Бахтин, вроде бы, напротив, сугубо «прозаичен»: он – теоретик прозаического, повседневного существования человека и к тому же философствует, отправляясь не от самой «жизни», а от «искусства» – искусства романной прозы. О том, что эта явная бахтинская позиция – не что иное, как камуфляж, я писала множество раз. Изначальная цель этого мыслителя была весьма амбициозной – не чем другим, а созданием «первой философии», учения о нравственном существовании человека. Бахтин – мыслитель был безрелигиозен, но признавал «дух» и отождествлял его с «нравственной реальностью» – миром человеческих отношений. Духовной действительностью для Бахтина было то «das Zwischenmenschliche», которое проблематизировали западные философы – диалогисты. И вот, в своей книге 1920-х гг. о Достоевском Бахтин искомый им (вместе со всем Серебряным веком) духовный мир обрел в «полифонических романах» Достоевского. Речь идет не о метафоре, даже не о художественной модели действительной экзистенции общества – общения: диалогом «идей» героев этих романов, по Бахтину, конституируется подлинное духовное пространство. В заметке 1919 года «Искусство и ответственность» Бахтин дерзновенно заявил о своем философском замысле свести воедино «искусство» и «жизнь». Это была бахтинская реакция на послекантовскую «трагедию культуры» – тот разрыв культурных ценностей и «жизни», на который сетовали неокантианцы. Бахтин – диалогист – создатель философии духа, разновидности экзистенциализма. Насколько близко «прозаическое» бахтинское учение о диалоге религиозному воззрению его двойника – хасида М. Бубера? Быть может, на этот вопрос ответит знаток еврейского мистицизма. Я только констатирую очевидное – выход диалогизма Бахтина, как и экзистенциализма Бердяева и Льва Шестова, за пределы чистой философии.
Как видно, в русском экзистенциализме меня интересует его пограничный характер – выступание из области чистой философии, устремленность в пространство религии и оккультизма. Свои размышления я попыталась выразить в жанре философического письма, к которому нередко прибегали как русские, так и европейские авторы. Этот жанр удобен для проблематизации тем, остро и интимно занимающих человека, – речь идет, понятно, не только обо мне. «Адресат» моих «писем» выбран, разумеется, под стать их содержанию. Мой «собеседник» – коллега – философ, при этом продвинутый европейский антропософ, не безразличный и к русским вопросам. Мой читатель сможет на свой вкус домыслить ответы вымышленного «профессора», – это как раз и предполагает данный, достаточно рискованный словесный жанр.
Письма о русском экзистенциализме (подражание Чаадаеву)[1]
Письмо первое: антроподицея Бердяева и антропософия Штейнера
«Душа по природе своей настолько сильна, что способна вынести много рождений.»
«При воскресении мертвых: сеется в тлении, восстаёт в нетлении.»
Московские зимние постоянные сумерки способствуют душевной сосредоточенности, следование тютчевскому императиву «Лишь жить в себе самом умей» становится естественным.
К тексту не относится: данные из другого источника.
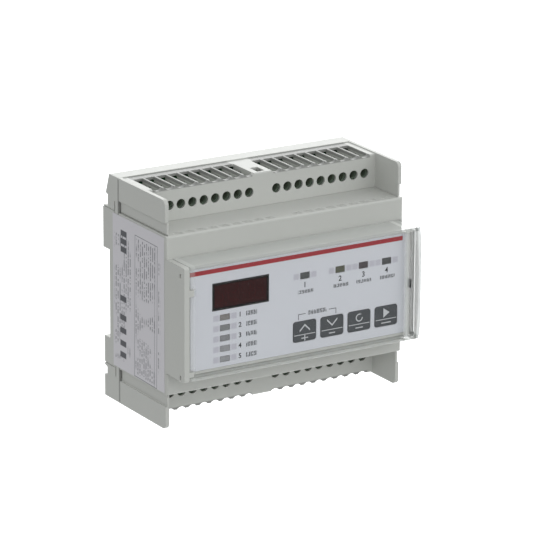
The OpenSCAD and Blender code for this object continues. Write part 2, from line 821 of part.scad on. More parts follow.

Город давно сделался чужим, церковь уже не то светлое прибежище, каким была для меня в советские годы. Стараешься «прокрасться» по жизни незамеченной, «пройти, чтоб не оставить следа», – мне близко это настроение Цветаевой! Внутрьпребывание православных мистиков, жизнь в собственных мыслях, чему учил Ваш Доктор, – вещи вообще – то опасные, – мало – помалу раскрывают свою плодотворность. Вот из какого состояния души я пишу. Не стану его уточнять и перейду к существенной части своего письма.